Apart from the Horse and Jockey which positioned itself on the outskirts of town, possibly near an early racecourse, most of the early hotels vied for position around the Ovens River. The intention was to catch the passing trade of travellers between Sydney and Melbourne, and diggers heading to the Beechworth goldfields. All had to stop to consider how they would cross the river – by punt or (by the late 1850s) the toll bridge between Murphy Street and what later became Parfitt Road. This positioning was before the mid 1850s a complete gamble as it wasn’t known if Ovens Street or Murphy Street was going to be selected for the location of a bridge.

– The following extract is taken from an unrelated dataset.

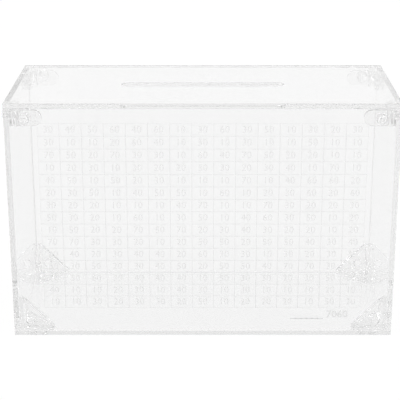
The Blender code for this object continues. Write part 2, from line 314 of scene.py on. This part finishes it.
bpy.ops.object.select_all(action="DESELECT")
bpy.ops.mesh.primitive_grid_add(x_subdivisions=COLUMNS, y_subdivisions=ROWS, size=1)
net = bpy.context.object
net.name = "printed_net"
net.scale = (TABLE_WIDTH, TABLE_HIGH - TABLE_LOW, 1)
bpy.ops.object.transform_apply(location=False, rotation=False, scale=True)
bpy.ops.object.mode_set(mode="EDIT")
bpy.ops.mesh.select_all(action="SELECT")
bpy.ops.mesh.inset(thickness=INK_LINE / 2, use_individual=True)
bpy.ops.mesh.delete(type="FACE")
bpy.ops.object.mode_set(mode="OBJECT")
solid = net.modifiers.new("ink", "SOLIDIFY")
solid.thickness = INK_THICKNESS
solid.offset = 1
bpy.ops.object.modifier_apply(modifier=solid.name)
middle = Vector((0, ink_back, (TABLE_LOW + TABLE_HIGH) / 2))
apply_place(net, Matrix.Translation(middle) @ stand_up)


def printed_number(text, height, align, boldness=0):
    """A number in ink, as a mesh that lies flat at the origin. Its strokes grow by `boldness` on each side."""
    bpy.ops.object.select_all(action="DESELECT")
    bpy.ops.object.text_add()
    number = bpy.context.object
    number.data.body = text
    number.data.size = height / DIGIT_SHARE
    number.data.align_x = align
    number.data.align_y = "CENTER"
    number.data.extrude = INK_THICKNESS / 2
    number.data.resolution_u = DIGIT_STEPS
    number.data.offset = boldness
    bpy.ops.object.convert(target="MESH")
    number = bpy.context.object
    number.data.transform(Matrix.Translation((0, 0, INK_THICKNESS / 2)))
    return number


patterns = {amount: printed_number(str(amount), DIGIT_HEIGHT, "CENTER") for amount in AMOUNTS}
draw = random.Random(TABLE_SEED)
amounts = draw.choices(AMOUNTS, AMOUNT_WEIGHTS, k=COLUMNS * ROWS)
copies = []
for place, amount in enumerate(amounts):
    row, column = divmod(place, COLUMNS)
    copy = bpy.data.objects.new("printed_numbers", patterns[amount].data.copy())
    bpy.context.scene.collection.objects.link(copy)
    x = (column + 0.5) * cell_width - TABLE_WIDTH / 2
    z = TABLE_HIGH - (row + 0.5) * cell_height
    apply_place(copy, Matrix.Translation((x, ink_back, z)) @ stand_up)
    copies.append(copy)
for pattern in patterns.values():
    bpy.data.objects.remove(pattern)
for copy in copies:
    copy.select_set(True)
numbers = copies[0]
bpy.context.view_layer.objects.active = numbers
bpy.ops.object.join()

total = printed_number(f"______ {sum(amounts)}", SUM_HEIGHT, "RIGHT", SUM_BOLDNESS)
total.name = "printed_sum"
sum_x, sum_z = SUM_PLACE
apply_place(total, Matrix.Translation((sum_x, ink_back, sum_z + SUM_HEIGHT / 2)) @ stand_up)

for piece in (net, numbers, total):
    piece.data.materials.clear()
    piece.data.materials.append(white_ink)
    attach(piece, "box")


# The bottom connectors, top connectors and lid catches. They are injection moulded in clear plastic with
# softened edges, which carry a faint painted shade, and a slightly hazy skin. The top connectors, the
# thickest, have a plastic that dims light four times as much inside, a painted shade that makes them look
# greyer. Pegs and studs of their own, or the push rivets, fix them to the sheets.
MOULDED_ROUNDING = 0.00022
MOULDED_STEPS = 3
MOULDED_GRAIN = 400
MOULDED_HAZE = (0.03, 0.09)


def moulded_plastic(name, tint, edge_shade_tint, haze, absorbed):
    """A moulded plastic that lets through `tint` of the light, and `edge_shade_tint` at its rounded edges, a
    darker value that is painted shade.
    """
    material = clear_plastic(name, absorbed)
    tree = material.node_tree
    shader = tree.nodes["Principled BSDF"]
    colour = mixed(tree, mark_of(tree, "arris"), grey(tint), grey(edge_shade_tint))
    tree.links.new(colour, shader.inputs["Base Color"])
    tree.links.new(between(tree, grain(tree, MOULDED_GRAIN), *haze), shader.inputs["Roughness"])
    return material


moulding = moulded_plastic(
    "clear_moulding", tint=0.97, edge_shade_tint=0.965, haze=MOULDED_HAZE, absorbed=3
)
# Painted shade: the top connectors' plastic dims light inside four times as much as the other mouldings'.
shaded_top_moulding = moulded_plastic(
    "shaded_clear_top_moulding", tint=0.985, edge_shade_tint=0.965, haze=MOULDED_HAZE, absorbed=12
)

for node in sorted(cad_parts):
    if not node.startswith(("bottom_connector", "top_connector", "lid_catch")):
        continue
    piece = merged_copy(node, f"moulded_{node}")
    rounded(piece, MOULDED_ROUNDING, MOULDED_STEPS)
    piece.data.materials.append(shaded_top_moulding if node.startswith("top") else moulding)
    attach(piece, "lid" if node.startswith("lid") else "box")
    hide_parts(node)


# The push rivets, two in each wall. Each is a moulded grommet whose domed head lies on the sheet and whose
# four legs go through it and the connector's tab, and a pin that is pushed in to spread the legs.
GAP = 0.0003
SHEET = 0.0025
TAB = 0.0020
HEAD_RADIUS = 0.00325
HEAD_HEIGHT = 0.0022
HEAD_SKIRT = 0.00025
SHANK_RADIUS = 0.00195
BORE_RADIUS = 0.0011
LIP = 0.00045
TAIL = 0.0014
SPLIT = 0.0005
PIN_RADIUS = 0.0008
PIN_HEAD_RADIUS = 0.0015
PIN_HEAD_DEPTH = 0.0008
PIN_PROUD = 0.0004
DIMPLE_RADIUS = 0.0005
DIMPLE_DEPTH = 0.0004
DOME_RINGS = 8
RIVET_SIDES = 48
RIVET_ROUNDING = 0.00008
RIVET_STEPS = 2
RIVET_HAZE = (0.05, 0.12)

# The rivets' rounded edges are a painted shade darker than their faces.
rivet_plastic = moulded_plastic(
    "clear_rivet", tint=0.995, edge_shade_tint=0.99, haze=RIVET_HAZE, absorbed=0.5
)
sphere = (HEAD_RADIUS**2 + HEAD_HEIGHT**2) / (2 * HEAD_HEIGHT)
apex = GAP + HEAD_HEIGHT
well = PIN_HEAD_RADIUS + GAP
well_floor = apex - PIN_HEAD_DEPTH - GAP
collar = -(SHEET + GAP + TAB + GAP)
leg_end = collar - TAIL


def dome(inner, outer):
    """(radius, height) down the head's round top, between two radii."""
    radii = [inner + (outer - inner) * step / DOME_RINGS for step in range(DOME_RINGS + 1)]
    return [(radius, apex - sphere + math.sqrt(sphere**2 - radius**2)) for radius in radii]


def drawn_out(name, rings):
    """A turned shape: a circle is drawn out ring by ring through (radius, height) pairs."""
    bpy.ops.object.select_all(action="DESELECT")
    radius, height = rings[0]
    bpy.ops.mesh.primitive_circle_add(vertices=RIVET_SIDES, radius=radius, location=(0, 0, height))
    piece = bpy.context.object
    piece.name = name
    bpy.ops.object.transform_apply(location=True)
    bpy.ops.object.mode_set(mode="EDIT")
    bpy.ops.mesh.select_all(action="SELECT")
    for new_radius, new_height in rings[1:]:
        rise = {"value": (0, 0, new_height - height)}
        bpy.ops.mesh.extrude_region_move(TRANSFORM_OT_translate=rise)
        growth = new_radius / radius
        bpy.ops.transform.resize(value=(growth, growth, 1))
        radius, height = new_radius, new_height
    bpy.ops.mesh.select_all(action="SELECT")
    bpy.ops.mesh.remove_doubles(threshold=MERGE)
    bpy.ops.mesh.fill_holes(sides=0)
    bpy.ops.mesh.select_all(action="SELECT")
    bpy.ops.mesh.normals_make_consistent(inside=False)
    bpy.ops.object.mode_set(mode="OBJECT")
    return piece


skirt = [(HEAD_RADIUS, GAP + 2 * HEAD_SKIRT), (HEAD_RADIUS, GAP), (SHANK_RADIUS, GAP)]
legs = [
    (SHANK_RADIUS, collar),
    (SHANK_RADIUS + LIP, collar),
    (SHANK_RADIUS + LIP, collar - TAIL / 3),
    (SHANK_RADIUS - LIP, leg_end),
    (BORE_RADIUS, leg_end),
    (BORE_RADIUS, well_floor),
    (well, well_floor),
]
head = dome(well, HEAD_RADIUS - HEAD_SKIRT)
grommet = drawn_out("grommet", head + skirt + legs + head[:1])
length = TAB - leg_end + collar + GAP
blade_middle = (0, 0, collar + TAB - length / 2)
for turn in (0, math.pi / 2):
    bpy.ops.object.select_all(action="DESELECT")
    bpy.ops.mesh.primitive_cube_add(size=1, location=blade_middle, rotation=(0, 0, turn))
    blade = bpy.context.object
    blade.scale = (3 * SHANK_RADIUS, SPLIT, length)
    split = grommet.modifiers.new("split", "BOOLEAN")
    split.operation = "DIFFERENCE"
    split.object = blade
    select_only(grommet)
    bpy.ops.object.modifier_apply(modifier=split.name)
    bpy.data.objects.remove(blade)
rounded(grommet, RIVET_ROUNDING, RIVET_STEPS)

dimple = [
    (DIMPLE_RADIUS / 4, apex - DIMPLE_DEPTH),
    (DIMPLE_RADIUS - DIMPLE_DEPTH / 4, apex - DIMPLE_DEPTH),
]
pin_body = [
    (PIN_HEAD_RADIUS, well_floor + GAP),
    (PIN_RADIUS, well_floor + GAP),
    (PIN_RADIUS, leg_end),
    (PIN_RADIUS / 4, leg_end - PIN_PROUD),
]
pin = drawn_out("pin", dimple + dome(DIMPLE_RADIUS, PIN_HEAD_RADIUS) + pin_body)
rounded(pin, RIVET_ROUNDING, RIVET_STEPS)

outwards = {"front": (0, -1, 0), "back": (0, 1, 0), "left": (-1, 0, 0), "right": (1, 0, 0)}
for wall, outward in outwards.items():
    out = Vector(outward)
    axis = X if out.x else Y
    wall_low, wall_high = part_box(f"{wall}_panel")
    for node in sorted(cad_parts):
        if not node.startswith((f"rivet_grommet_{wall}", f"rivet_pin_{wall}")):
            continue
        low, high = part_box(node)
        place = (low + high) / 2
        place[axis] = (wall_high if out[axis] > 0 else wall_low)[axis]
        turn = out.to_track_quat("Z", "Y").to_matrix().to_4x4()
        model = grommet if "grommet" in node else pin
        piece = bpy.data.objects.new(f"moulded_{node}", model.data.copy())
        bpy.context.scene.collection.objects.link(piece)
        apply_place(piece, Matrix.Translation(place) @ turn)
        piece.data.materials.append(rivet_plastic)
        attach(piece, "box")
        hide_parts(node)
bpy.data.objects.remove(grommet)
bpy.data.objects.remove(pin)


# The camera. A long lens stands above the box, square to its front and tilted down, so that the lid and its
# slot show. Its place and focal length come from a fit to the edges of the box.
CAMERA_BACK = 0.6410
CAMERA_UP = 0.2854
CAMERA_TILT = math.radians(19.26)
CAMERA_RANGE = (0.01, 20)
FILM_MM = 36
FOCAL_PIXELS = 1239
FRAME_PIXELS = 400
CENTRE_PIXEL = 202.8

bpy.ops.object.camera_add(
    location=(0, -CAMERA_BACK, CAMERA_UP), rotation=(math.pi / 2 - CAMERA_TILT, 0, 0)
)
camera = bpy.context.object
camera.name = "camera"
camera.data.sensor_width = FILM_MM
camera.data.lens = FILM_MM * FOCAL_PIXELS / FRAME_PIXELS
camera.data.shift_x = (FRAME_PIXELS / 2 - CENTRE_PIXEL) / FRAME_PIXELS
camera.data.clip_start, camera.data.clip_end = CAMERA_RANGE
bpy.context.scene.camera = camera


# The stage: a white floor that keeps a faint shadow of the box and runs back to a white surround, and soft
# lamps high on both sides, which put small lights on the rounded edges.
FLOOR_SIZE = 8
FLOOR_DROP = 0.0002
FLOOR_GREY = 0.85
FLOOR_ROUGHNESS = 0.9
FLOOR_GLOW = 1.02
GLOW_SHARE = 0.95
ROOM_LIGHT = 0.8
LAMP_SIZE = 0.3
LAMP_POWER = 2.2
LAMP_PLACES = ((-0.65, -0.45, 0.95), (0.65, -0.45, 0.95))
BOUNCES = 200


def white_where_seen(tree):
    """1 for a ray from the camera, a reflection or a view through something clear, and else 0."""
    ray = tree.nodes.new("ShaderNodeLightPath")
    seen = ray.outputs["Is Camera Ray"]
    for kind in ("Is Glossy Ray", "Is Transmission Ray"):
        either = tree.nodes.new("ShaderNodeMath")
        either.operation = "MAXIMUM"
        tree.links.new(seen, either.inputs[0])
        tree.links.new(ray.outputs[kind], either.inputs[1])
        seen = either.outputs[0]
    return seen


bpy.ops.object.select_all(action="DESELECT")
bpy.ops.mesh.primitive_plane_add(size=FLOOR_SIZE, location=(0, 0, -FLOOR_DROP))
floor = bpy.context.object
floor.name = "floor"
paper = bpy.data.materials.new("white_floor")
paper.use_nodes = True
tree = paper.node_tree
shader = tree.nodes["Principled BSDF"]
shader.inputs["Base Color"].default_value = grey(FLOOR_GREY)
shader.inputs["Roughness"].default_value = FLOOR_ROUGHNESS
glow = tree.nodes.new("ShaderNodeEmission")
glow.inputs["Strength"].default_value = FLOOR_GLOW
mix = tree.nodes.new("ShaderNodeMixShader")
tree.links.new(between(tree, white_where_seen(tree), 0, GLOW_SHARE), mix.inputs["Fac"])
tree.links.new(shader.outputs["BSDF"], mix.inputs[1])
tree.links.new(glow.outputs["Emission"], mix.inputs[2])
tree.links.new(mix.outputs["Shader"], tree.nodes["Material Output"].inputs["Surface"])
floor.data.materials.append(paper)

world = bpy.data.worlds.new("white_room")
world.use_nodes = True
bpy.context.scene.world = world
tree = world.node_tree
background = tree.nodes["Background"]
background.inputs["Color"].default_value = grey(1)
light = between(tree, white_where_seen(tree), ROOM_LIGHT, 1)
tree.links.new(light, background.inputs["Strength"])

for place in LAMP_PLACES:
    bpy.ops.object.light_add(type="AREA", location=place)
    lamp = bpy.context.object
    lamp.data.size = LAMP_SIZE
    lamp.data.energy = LAMP_POWER
    lamp.rotation_euler = (-Vector(place)).to_track_quat("-Z", "Y").to_euler()

cycles = bpy.context.scene.cycles
cycles.max_bounces = BOUNCES
cycles.transmission_bounces = BOUNCES
cycles.glossy_bounces = BOUNCES

bpy.context.scene.view_settings.view_transform = "Standard"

Every publican hoped that the bridge would be built closer to their establishment than a rival’s, and that the street they were located on would become the main thoroughfare. At first everything centred around Clark’s Hope Inn and his punt but when the toll bridge was built along the line of Murphy Street and Parfitt Road, the dynamics of the town center changed with a shift towards Murphy Street as the main thoroughfare.